**Items**
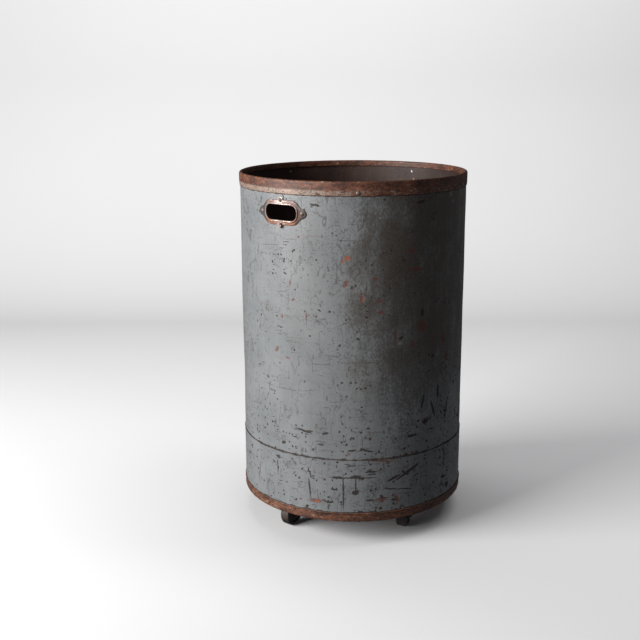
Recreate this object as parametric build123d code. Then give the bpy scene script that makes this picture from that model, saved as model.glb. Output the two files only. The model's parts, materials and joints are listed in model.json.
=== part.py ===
from build123d import *
import math
import os

# An open-topped steel drum on four swivel casters: a lapped sheet shell between two rolled rims,
# a kick band around its foot, a recessed bottom pan, and two handholes with riveted plates.
# Millimetres, +Z up. The origin is on the floor under the drum's centre. One handhole faces -Y.
# An azimuth is an angle about +Z, in degrees: 0 faces -Y and 90 faces +X.

# Drum
RIM_RADIUS = 230.0            # outside of the top rim
DRUM_HEIGHT = 665.0           # underside of the bottom rim to the crest of the top rim
FLOOR_CLEARANCE = 50.0        # floor to the underside of the bottom rim

# Sheet thicknesses
SHELL_SHEET = 1.2
TOP_RIM_SHEET = 2.0
BOTTOM_RIM_SHEET = 1.2
BAND_SHEET = 0.8
PAN_SHEET = 1.5
PLATE_SHEET = 1.5
SHEET_EDGE_GAP = 2.0          # from the edge of a sheet to the crest of the roll that holds it

# Rolled rims
TOP_ROLL_WIDTH = 7.0
TOP_OUTER_LEG = 27.0          # crest to the lower edge of the outside leg
TOP_INNER_LEG = 12.0          # crest to the lower edge of the inside leg
BOTTOM_OUTER_LEG = 19.0
BOTTOM_INNER_LEG = 13.0
BEAD_RADIUS = 1.3             # rolled bead along the bottom rim's upper edge
RIM_JOINT_GAP = 0.8           # the slit where the two ends of a rim meet
TOP_JOINT_AZIMUTH = -100.0
BOTTOM_JOINT_AZIMUTH = -75.0

# Laps where the ends of a sheet overlap, as arc lengths
SHELL_LAP = 20.0
SHELL_RAMP = 18.0
SHELL_SEAM_AZIMUTH = -90.0
BAND_LAP = 16.0
BAND_RAMP = 10.0
BAND_SEAM_AZIMUTH = -118.0

# Kick band and bottom pan
BAND_TOP = 129.0              # above the underside of the bottom rim
PAN_RECESS = 20.0             # underside of the bottom rim up to the underside of the pan
PAN_BEND = 3.0                # outside radius of the pan's bend

# Handholes
HANDHOLE_CENTRE = 603.0       # above the underside of the bottom rim
HANDHOLE_WIDTH = 73.0
HANDHOLE_HEIGHT = 29.0
HANDHOLE_CORNER = 12.5
FLANGE_WIDTH = 8.5            # flat ring of the handhole plate around its opening
LIP_WIDTH = 3.0               # raised lip around the opening
LIP_RISE = 1.5
CURL_WIDTH = 3.9              # the lip's tail, turned out over the inside of the shell
SIDE_EAR_X = 47.5
SIDE_EAR_RADIUS = 9.0
SIDE_EAR_ROOT = 31.0          # where an ear leaves the flange
SIDE_EAR_ROOT_WIDTH = 42.0
UPRIGHT_EAR_Z = 23.5
UPRIGHT_EAR_RADIUS = 6.0
UPRIGHT_EAR_ROOT = 18.0
UPRIGHT_EAR_ROOT_WIDTH = 20.0

# Rivets
RIVET_SHANK = 2.0             # shank radius
RIVET_HOLE = 2.1
RIVET_HEAD = 4.2
RIVET_HEAD_HEIGHT = 1.9
RIVET_TAIL = 3.3
RIVET_TAIL_HEIGHT = 1.3
RIVET_SEAT_GAP = 0.1          # a flat rivet tail stands this far off the curved sheet
RIM_RIVET_DROP = 21.5         # below the crest of the top rim
RIM_RIVET_FIRST = 38.6        # azimuth of the first rim rivet
RIM_RIVET_PITCH = 71.5
RIM_RIVET_PLACES = 5
EMPTY_PLACE = 2               # this place has lost its rivet and is an open hole
EMPTY_HOLE = 2.7
SEAM_RIVETS = 6
BAND_RIVETS = 3

# Hexagon bolt that replaces the front handhole's lowest rivet
REPAIR_HEAD_FLATS = 9.0
REPAIR_HEAD_HEIGHT = 4.4
REPAIR_NUT_FLATS = 7.0
REPAIR_NUT_HEIGHT = 3.2
REPAIR_THREAD_END = 1.2       # thread standing past the nut

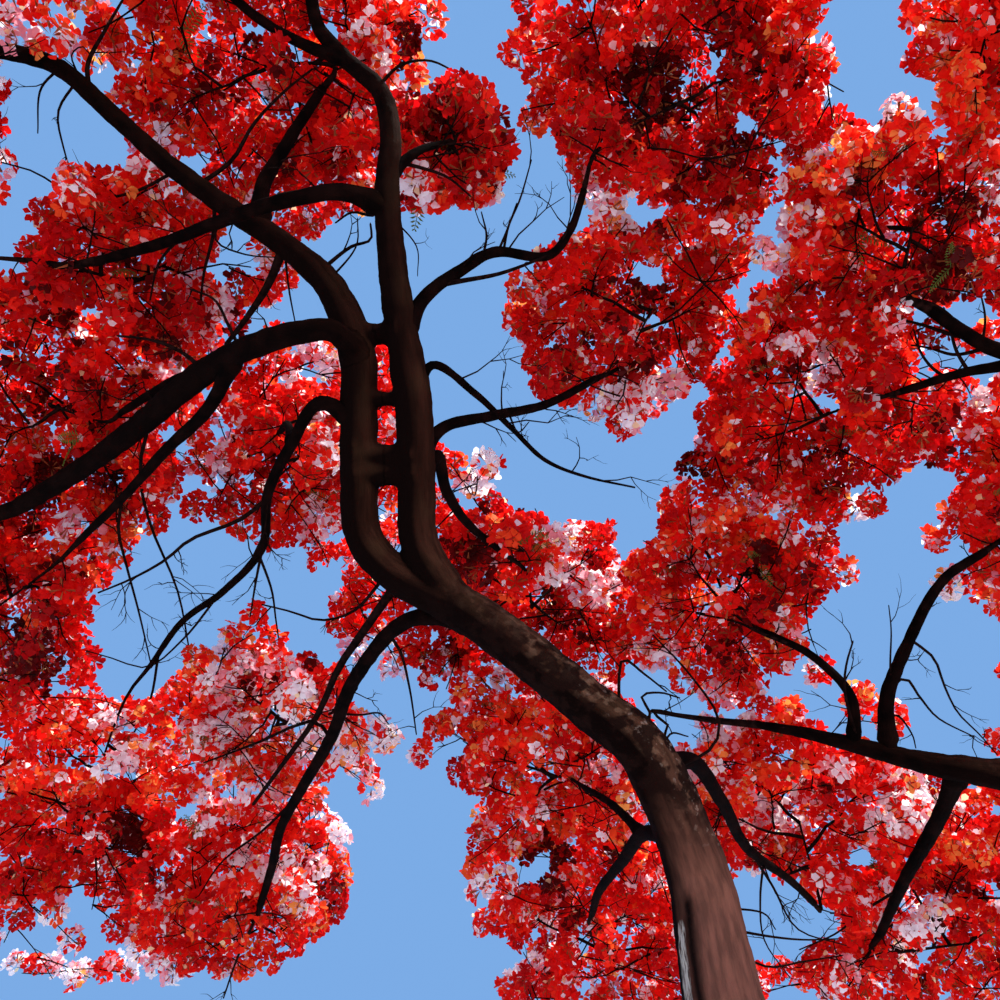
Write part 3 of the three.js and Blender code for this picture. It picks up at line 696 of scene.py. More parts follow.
# The stem that feeds each mass, from inside its bough's tip to under the mass's middle.
stemValues = {
    "sunk": 0.025,
    "lead": 0.3,
    "sag": 0.3,
    "girthShare": 0.86,
    "sampleSpacing": 0.03,
    "shieldStep": 0.2,
}
limbField = limbSamples(list(limbTable), stemValues["sampleSpacing"])
for limb in limbTable.values():
    steps = max(3, round(limb["curve"]["length"] / stemValues["shieldStep"]))
    radii = limbRadii(limb, np.linspace(0, 1, steps + 1)) + growthValues["clearance"]
    limb["shield"] = tubeTree(limb["curve"], radii, 8)
for mass in massTable.values():
    limb = limbTable[mass["limb"]]
    tip = pointsAt(limb["curve"], 1.0)
    heading = headingsAt(limb["curve"], [1.0])[0]
    heart = np.array(mass["centre"]) - (0, 0, stemValues["sag"] * mass["depth"])
    lead = tip + heading * stemValues["lead"] * np.linalg.norm(heart - tip)
    mass["stem"] = curveThrough([tip - heading * stemValues["sunk"], lead, heart])
    mass["stemRadii"] = (limb["girth"][-1][1] / 2 * stemValues["girthShare"], growthValues["stemEnd"])
    stemRadii = np.linspace(*mass["stemRadii"], 5)
    mass["stemTree"] = tubeTree(mass["stem"], stemRadii, 4)
    mass["shield"] = tubeTree(mass["stem"], stemRadii + growthValues["clearance"], 6)
    mass["walls"] = wallsOf(mass)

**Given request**
Only the lines from the top of the data through the line that contains "SHEET_EDGE_GAP = 2.0" should be quoted, exactly as they stand.

**Final result**
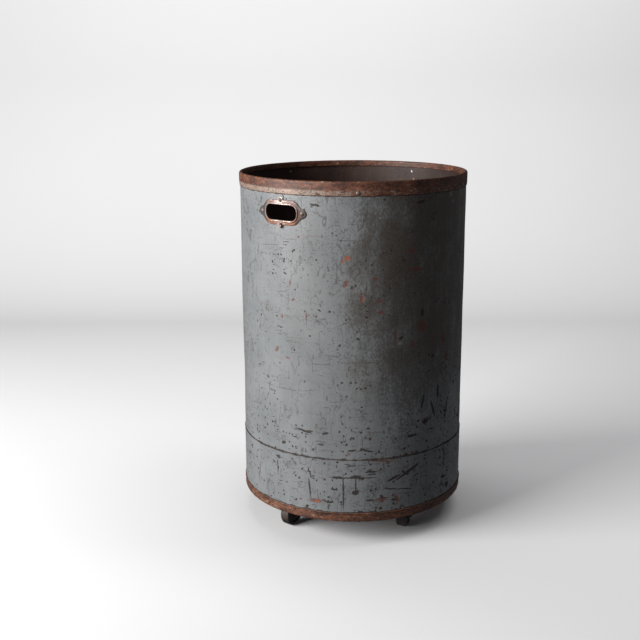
Recreate this object as parametric build123d code. Then give the bpy scene script that makes this picture from that model, saved as model.glb. Output the two files only. The model's parts, materials and joints are listed in model.json.
=== part.py ===
from build123d import *
import math
import os

# An open-topped steel drum on four swivel casters: a lapped sheet shell between two rolled rims,
# a kick band around its foot, a recessed bottom pan, and two handholes with riveted plates.
# Millimetres, +Z up. The origin is on the floor under the drum's centre. One handhole faces -Y.
# An azimuth is an angle about +Z, in degrees: 0 faces -Y and 90 faces +X.

# Drum
RIM_RADIUS = 230.0            # outside of the top rim
DRUM_HEIGHT = 665.0           # underside of the bottom rim to the crest of the top rim
FLOOR_CLEARANCE = 50.0        # floor to the underside of the bottom rim

# Sheet thicknesses
SHELL_SHEET = 1.2
TOP_RIM_SHEET = 2.0
BOTTOM_RIM_SHEET = 1.2
BAND_SHEET = 0.8
PAN_SHEET = 1.5
PLATE_SHEET = 1.5
SHEET_EDGE_GAP = 2.0          # from the edge of a sheet to the crest of the roll that holds it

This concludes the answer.